Where the 1960-1962 Valiant's were obnoxiously expressive, the redesigned cars for 1963 were so bland it was as if the designers were defiant in their steadfast execution of a corporate edict to tone things down. The washed out yellow paint on our subject, black biscuits for tires and faceless, drab wheel covers certainly don't help matters either. At least it has vestigial tail fins but those would be sanded down come Valiant's total redesign to a boxy and even more generic model come 1967.


Chrysler's mid year introduction of an optional 273 cubic inch V-8 engine might have made our subject here an interesting little sleeper but, alas, she has but a 170 cubic inch in line "slant six" making all of 101 horsepower and 155 pounds of torque. Those are SAE gross ratings too so real world numbers are even less. If cars today are only considered amply powered if they can go from zero to sixty in seven seconds or less, imagine one that struggled to hit sixty in more than twice that time if not more. That's not to discount the engineering marvel that was Chrysler's first overhead valve six cylinder engine canted (or slanted) 30 degrees so it could fit under Valiant's hood, but still, 101 horsepower even in the early to mid 1960's was not a lot of go.

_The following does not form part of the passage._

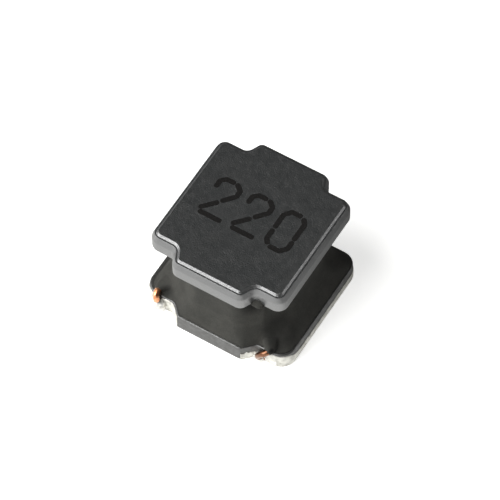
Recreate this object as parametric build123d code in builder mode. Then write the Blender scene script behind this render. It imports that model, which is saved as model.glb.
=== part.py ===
"""Chip inductor: a wire-wound, resin-coated ferrite drum with two soldered terminals.

Millimetres, +Z up. The origin is the centre of the footprint, on the plane of the solder pads. The
front, where both ends of the wire come out, faces -Y.
"""

import os

from build123d import *

# Ferrite drum core
height = 4.26
plating = 0.03

top_length = 5.45
top_width = 6.0
top_corner_width = 4.9
top_thickness = 0.77
top_tongue_length = 2.78
top_notch_run = 0.26
top_tongue_radius = 0.32
top_notch_radius = 0.22
top_corner_radius = 0.40
top_edge_bevel = 0.12
land = 0.17
bevel = 0.08

base_length = 5.94
base_width = 5.88
base_corner_width = 5.0
base_thickness = 0.69
base_tongue_length = 2.56
base_notch_run = 0.44
base_tongue_radius = 0.15
base_notch_radius = 0.35
base_corner_radius = 0.38
base_edge_bevel = 0.06

post_diameter = 2.9

groove_spacing = 4.5
groove_width = 0.70
groove_depth = 0.30

# Copper winding
wire_diameter = 0.24
layers = 2
winding_gap = 0.03
bead_slope = 0.07
lead_standoff = 0.03
lead_bend = 0.10
lead_tail = 3.4
left_exit_offset = 0.27
left_tail_offset = 0.04
right_exit_offset = 0.09
right_tail_offset = -0.17

# Resin coating. A quarter of its outline has three corners: the front's end, a ridge and the side's end.
resin_clearance = 0.01
resin_shift = 0.04
resin_front_rim = 0.08
resin_side_rim = 0.11
foot_radii = (0.15, 0.30, 0.36)
waist_height = 0.9
waist_corners = ((1.00, 2.62), (1.72, 2.10), (2.42, 1.05))
waist_radii = (1.00, 0.50, 0.90)
crown_corners = ((1.20, 2.68), (1.74, 2.14), (2.46, 1.20))
crown_radii = (0.40, 0.40, 0.90)

# Terminals and solder
terminal_length = 1.70
terminal_wrap = 0.38
solder_film = 0.02
solder_toe = 0.36

# Levels and places that follow from the sizes
underside = plating
base_top = underside + base_thickness
top_bottom = height - top_thickness
window = top_bottom - base_top
post_radius = post_diameter / 2
wire_radius = wire_diameter / 2
turns = int((window - 2 * winding_gap) / wire_diameter)
inner_radius = post_radius + resin_clearance
outer_layer_radius = inner_radius + wire_diameter * (layers - 0.5)
winding_radius = outer_layer_radius + wire_radius
winding_bottom = base_top + winding_gap
lead_height = winding_bottom + wire_radius + resin_clearance
groove_x = groove_spacing / 2
groove_roof = underside + groove_depth
channel_roof = groove_roof - plating
channel_width = groove_width - 2 * plating
tail_height = channel_roof - solder_film - wire_radius
front_wall = base_corner_width / 2 + plating
lead_front = front_wall + lead_standoff + wire_radius
pad_edge = base_length / 2 + plating - terminal_length


def notched_outline(length, width, corner_width, tongue_length, notch_run, radii):
    """A flange's outline in the sketch: a tongue at front and back, a notch at each side of it."""
    tongue_end = tongue_length / 2
    with BuildLine() as quarter:
        FilletPolyline(
            (0, width / 2),
            (tongue_end, width / 2),
            (tongue_end + notch_run, corner_width / 2),
            (length / 2, corner_width / 2),
            (length / 2, 0),
            radius=radii,
        )
        mirror(about=Plane.YZ)
        mirror(about=Plane.XZ)
    make_face(quarter.edges())


def top_outline():
    notched_outline(
        top_length,
        top_width,
        top_corner_width,
        top_tongue_length,
        top_notch_run,
        (top_tongue_radius, top_notch_radius, top_corner_radius),
    )


def base_outline():
    notched_outline(
        base_length,
        base_width,
        base_corner_width,
        base_tongue_length,
        base_notch_run,
        (base_tongue_radius, base_notch_radius, base_corner_radius),
    )


def lead(side, exit_offset, tail_offset, radius, mode=Mode.ADD):
    """One end of the wire: off the lowest turn, out at the front and under the base into its groove."""
    exit_x = side * (groove_x + exit_offset)
    tail_x = side * (groove_x + tail_offset)
    corners = [
        Vector(side * (outer_layer_radius - wire_radius), wire_diameter, lead_height),
        Vector(exit_x, -lead_front, lead_height),
        Vector(tail_x, -lead_front, tail_height),
        Vector(tail_x, lead_tail - lead_front, tail_height),
    ]
    points = [corners[0]]
    for before, corner, after in zip(corners, corners[1:], corners[2:]):
        points.append(corner + (before - corner).normalized() * lead_bend)
        points.append(corner + (after - corner).normalized() * lead_bend)
    points.append(corners[-1])
    with BuildLine(mode=Mode.PRIVATE) as route:
        Polyline(*points)
    path = route.wires()[0]
    with BuildSketch(Plane(origin=path @ 0, z_dir=path % 0)) as section:
        Circle(radius)
    sweep(sections=section.sketch, path=path, transition=Transition.RIGHT, mode=mode)


def both_leads(radius, mode=Mode.ADD):
    lead(-1, left_exit_offset, left_tail_offset, radius, mode)
    lead(1, right_exit_offset, right_tail_offset, radius, mode)


# Drum core: base flange, post and top flange with its raised, bevelled field
with BuildPart() as drum_core:
    with BuildSketch(Plane.XY.offset(underside)):
        base_outline()
    extrude(amount=base_thickness)
    rim = drum_core.faces().sort_by(Axis.Z)[-1].edges()
    chamfer(rim, length=base_edge_bevel)
    with BuildSketch(Plane.XY.offset(underside)):
        with GridLocations(groove_spacing, 0, 2, 1):
            Rectangle(groove_width, 2 * front_wall)
    extrude(amount=groove_depth, mode=Mode.SUBTRACT)
    with BuildSketch(Plane.XY.offset(base_top)):
        Circle(post_radius)
    extrude(amount=window)
    with BuildSketch(Plane.XY.offset(top_bottom)):
        top_outline()
    extrude(amount=top_thickness - bevel)
    rim = drum_core.faces().sort_by(Axis.Z)[-1].edges()
    chamfer(rim, length=top_edge_bevel)
    for level, inset in ((height - bevel, land), (height, land + bevel)):
        with BuildSketch(Plane.XY.offset(level)):
            top_outline()
            offset(amount=-inset)
    loft(ruled=True)

# Winding: the outer layer's turns as beads on the layers below, and the two ends of the wire
with BuildPart() as winding:
    with BuildSketch(Plane.XZ):
        with BuildLine():
            for turn in range(turns):
                low = winding_bottom + turn * wire_diameter
                Polyline(
                    (outer_layer_radius, low),
                    (winding_radius, low + bead_slope),
                    (winding_radius, low + wire_diameter - bead_slope),
                    (outer_layer_radius, low + wire_diameter),
                )
            winding_top = winding_bottom + turns * wire_diameter
            Polyline(
                (outer_layer_radius, winding_top),
                (inner_radius, winding_top),
                (inner_radius, winding_bottom),
                (outer_layer_radius, winding_bottom),
            )
        make_face()
    revolve(axis=Axis.Z)
    both_leads(wire_radius)

# Resin coating: fills the window round the winding. It covers the base flange nearly to the rim,
# draws in to a rounded waist and flares again under the top flange
foot_corners = (
    (base_tongue_length / 2, base_width / 2 - resin_front_rim),
    (base_tongue_length / 2 + base_notch_run, base_corner_width / 2 - resin_front_rim),
    (base_length / 2 - resin_side_rim, base_corner_width / 2 - resin_side_rim),
)
with BuildPart() as resin_coating:
    for level, (front_end, ridge, side_end), radii in (
        (base_top, foot_corners, foot_radii),
        (base_top + waist_height, waist_corners, waist_radii),
        (top_bottom, crown_corners, crown_radii),
    ):
        with BuildSketch(Plane.XY.offset(level)):
            with BuildLine() as quarter:
                FilletPolyline(
                    (0, front_end[1]),
                    front_end,
                    ridge,
                    side_end,
                    (side_end[0], 0),
                    radius=radii,
                )
                mirror(about=Plane.YZ)
                mirror(about=Plane.XZ)
            with Locations((resin_shift, 0)):
                make_face(quarter.edges())
    loft()
    with BuildSketch(Plane.XY.offset(base_top)):
        Circle(winding_radius + resin_clearance)
    extrude(amount=window, mode=Mode.SUBTRACT)
    both_leads(wire_radius + resin_clearance, Mode.SUBTRACT)

# Terminals: plating under the base, up its side walls and inside the groove
electrodes = {}
for name, side in (("electrode_left", -1), ("electrode_right", 1)):
    with BuildPart() as electrode:
        with BuildSketch():
            base_outline()
            offset(amount=plating)
            with Locations((side * (pad_edge + terminal_length / 2), 0)):
                Rectangle(terminal_length, base_width + 2 * plating, mode=Mode.INTERSECT)
        extrude(amount=terminal_wrap)
        add(drum_core.part, mode=Mode.SUBTRACT)
        with BuildSketch():
            with Locations((side * groove_x, 0)):
                Rectangle(channel_width, 2 * front_wall)
        extrude(amount=channel_roof, mode=Mode.SUBTRACT)
    electrodes[name] = electrode

# Solder: fills each channel round the wire's end, with a toe where the wire comes down the front
solders = {}
for name, side, tail_offset in (
    ("solder_left", -1, left_tail_offset),
    ("solder_right", 1, right_tail_offset),
):
    with BuildPart() as solder:
        with Locations((side * (groove_x + tail_offset), -front_wall, 0)):
            Sphere(solder_toe, arc_size1=0, align=None)
        with BuildSketch():
            base_outline()
            offset(amount=plating)
        extrude(amount=base_top, mode=Mode.SUBTRACT)
        with BuildSketch():
            with Locations((side * groove_x, 0)):
                Rectangle(channel_width, 2 * front_wall)
        extrude(amount=channel_roof)
        both_leads(wire_radius, Mode.SUBTRACT)
    solders[name] = solder

pieces = {
    "drum_core": drum_core,
    "winding": winding,
    "resin_coating": resin_coating,
    **electrodes,
    **solders,
}
os.makedirs("parts", exist_ok=True)
for name, piece in pieces.items():
    piece.part.label = name
    export_step(piece.part, f"parts/{name}.step")
    print(name, len(piece.part.solids()), "solid,", round(piece.part.volume, 3), "mm3")
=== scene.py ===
"""Chip inductor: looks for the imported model, built around it in metres and in its frame."""

import math

import bmesh
import bpy
import numpy as np
from mathutils import Matrix, Vector, noise


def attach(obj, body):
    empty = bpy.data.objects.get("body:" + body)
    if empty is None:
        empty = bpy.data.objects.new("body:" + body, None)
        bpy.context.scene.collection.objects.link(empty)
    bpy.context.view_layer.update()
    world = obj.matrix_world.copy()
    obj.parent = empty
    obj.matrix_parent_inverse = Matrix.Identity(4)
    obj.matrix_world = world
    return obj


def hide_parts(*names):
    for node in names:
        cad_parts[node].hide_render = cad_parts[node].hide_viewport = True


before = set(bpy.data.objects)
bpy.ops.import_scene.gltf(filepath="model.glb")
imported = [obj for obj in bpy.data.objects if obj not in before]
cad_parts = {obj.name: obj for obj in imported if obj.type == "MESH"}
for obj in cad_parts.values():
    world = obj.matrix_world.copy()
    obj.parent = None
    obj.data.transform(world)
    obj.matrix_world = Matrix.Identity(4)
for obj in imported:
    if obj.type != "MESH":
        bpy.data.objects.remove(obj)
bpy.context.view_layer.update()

# Drum core: base flange, post and top flange, pressed and sintered as one piece of nickel-zinc
# ferrite. The press leaves a land and a bevel round the top field, and a lean below the land.
# Two grooves run front to back under the base, for the ends of the wire.
MM = 0.001
height = 4.26
underside = 0.03
base_top = 0.72
top_bottom = 3.49
post_radius = 1.45
land = 0.165
bevel = 0.07
edge_rise = 0.22
edge_lean = 0.10
shoulder_radius = 0.15
lean_radius = 0.01
land_radius = 0.02
base_edge = 0.06
press_edge = 0.03
face_margin = 0.13
field_margin = 0.03
groove_x = 2.25
groove_width = 0.70
groove_roof = 0.33
cutter_height = 1.0
top_flange = {
    "length": 5.46,
    "width": 6.02,
    "corner_width": 4.91,
    "tongue_length": 2.78,
    "notch_run": 0.26,
    "radii": (0.32, 0.22, 0.40),
}
base_flange = {
    "length": 5.94,
    "width": 5.88,
    "corner_width": 5.0,
    "tongue_length": 2.56,
    "notch_run": 0.44,
    "radii": (0.15, 0.35, 0.58),
}
ferrite_dark = (0.014, 0.016, 0.0165, 1)
ferrite_light = (0.022, 0.023, 0.0225, 1)
ferrite_grain = 0.22
ferrite_speckle = 0.045
ferrite_relief = 0.02
ferrite_roughness = (0.24, 0.42)
dust_colour = (0.050, 0.048, 0.042, 1)
dust_share = (0.22, 0.72)
dust_ends = (0.8 * MM, 0.9 * MM)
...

Our subject can't win for trying either. It's another example of how most sedan based convertibles don't work aesthetically top up or down. And that's to say nothing of how the chopped top makes the car shake and rattle on the road, the added weight of additional bracing impedes the performance of an already under-powered car and the swirling wind with the top down beats the daylights out of driver and passenger(s). Like I've said time and time again, people like the idea of a convertible but in reality they make miserable daily drivers and are best as weekend cars or even better, as rentals. 


Being the son of "Greatest Generation" parents, I was reared on the "Bigger is Better" axiom that "The Big Three" took to the bank for the better part of twenty years after World War II. Coming of driving age during the height of what is referred to as "The Malaise Era" as well, I looked at small cars with contempt - not hard to do given what they looked like back then regardless of the fact they were, relatively speaking, actually pretty good cars. 


But they weren't good enough. With questionable designs and even worse execution, it's not hard to see why the Japanese  have dominated small cars sales in the United States for the last sixty years. Also no wonder that they have done so well in the midsize market. You could argue that today, in general, American cars are the equal or better of imports and that's great and all but they've done so just as consumer tastes have shifted to "do it all and do everything well" cross over sport utility vehicles. A vehicle segment that continues to boom and is also dominated by imports.